Exercise directions :: Would you restate, exactly as they appear, the lines from the one containing "Reconstruct the object" through the end of the data below?

— Start of Given data —

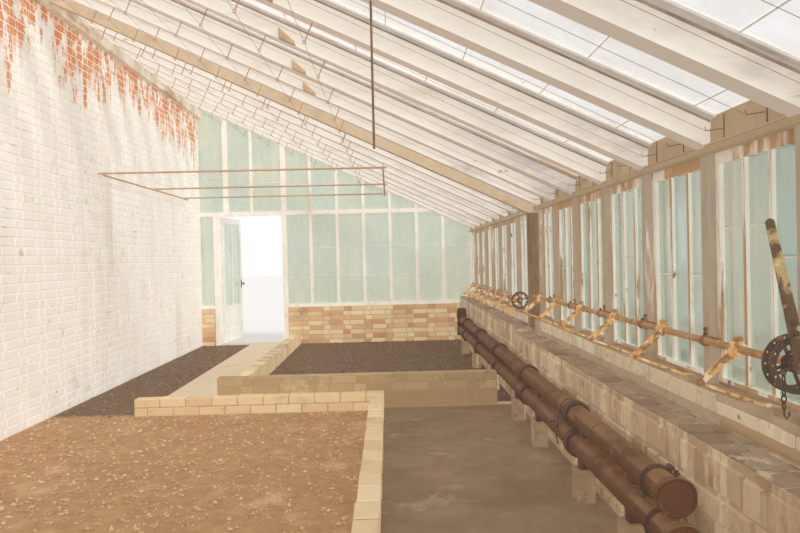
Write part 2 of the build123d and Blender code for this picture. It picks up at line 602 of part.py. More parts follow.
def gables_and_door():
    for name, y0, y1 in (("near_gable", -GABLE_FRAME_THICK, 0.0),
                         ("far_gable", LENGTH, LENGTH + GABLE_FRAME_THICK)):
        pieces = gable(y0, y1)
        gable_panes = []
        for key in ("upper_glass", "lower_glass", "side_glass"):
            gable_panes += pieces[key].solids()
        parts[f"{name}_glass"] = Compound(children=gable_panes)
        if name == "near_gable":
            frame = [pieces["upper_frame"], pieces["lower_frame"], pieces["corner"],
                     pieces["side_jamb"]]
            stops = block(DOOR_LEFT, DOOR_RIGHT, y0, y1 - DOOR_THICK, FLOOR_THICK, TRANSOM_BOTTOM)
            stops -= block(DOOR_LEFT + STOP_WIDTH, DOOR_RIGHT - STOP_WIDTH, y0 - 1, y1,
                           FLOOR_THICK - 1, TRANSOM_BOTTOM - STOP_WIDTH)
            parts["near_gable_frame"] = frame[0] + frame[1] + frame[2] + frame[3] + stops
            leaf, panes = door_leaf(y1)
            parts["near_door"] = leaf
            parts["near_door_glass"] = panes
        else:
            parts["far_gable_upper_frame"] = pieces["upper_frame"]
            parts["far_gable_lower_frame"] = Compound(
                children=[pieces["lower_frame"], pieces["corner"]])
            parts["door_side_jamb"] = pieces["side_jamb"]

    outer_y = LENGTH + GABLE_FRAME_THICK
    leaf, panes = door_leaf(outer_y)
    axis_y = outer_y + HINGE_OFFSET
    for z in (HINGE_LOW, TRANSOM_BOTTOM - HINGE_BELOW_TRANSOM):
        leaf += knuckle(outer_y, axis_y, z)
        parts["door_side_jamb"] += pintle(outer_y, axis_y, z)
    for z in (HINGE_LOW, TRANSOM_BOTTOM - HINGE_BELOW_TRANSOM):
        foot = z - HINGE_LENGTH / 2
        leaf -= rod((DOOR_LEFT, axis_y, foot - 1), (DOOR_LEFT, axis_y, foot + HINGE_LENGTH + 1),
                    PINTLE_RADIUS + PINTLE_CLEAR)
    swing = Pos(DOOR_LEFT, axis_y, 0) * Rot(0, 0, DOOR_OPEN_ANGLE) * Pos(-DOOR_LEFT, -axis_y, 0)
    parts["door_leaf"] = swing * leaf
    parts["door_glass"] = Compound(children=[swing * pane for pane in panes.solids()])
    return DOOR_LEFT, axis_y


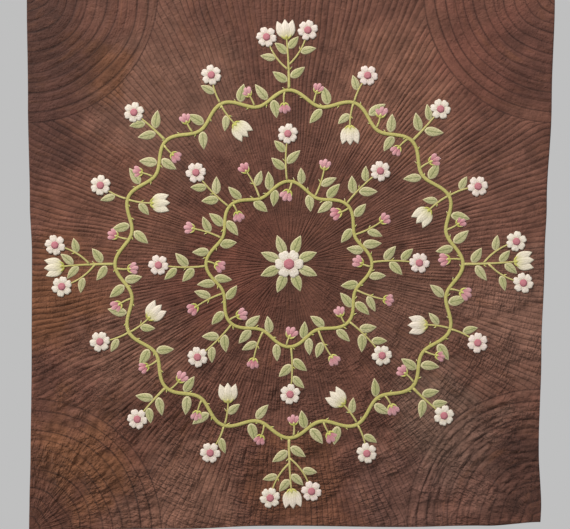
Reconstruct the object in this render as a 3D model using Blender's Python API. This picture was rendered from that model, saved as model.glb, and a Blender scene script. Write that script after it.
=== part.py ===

— End of Given data —

Full solution ::
Reconstruct the object in this render as a 3D model using Blender's Python API. This picture was rendered from that model, saved as model.glb, and a Blender scene script. Write that script after it.
=== part.py ===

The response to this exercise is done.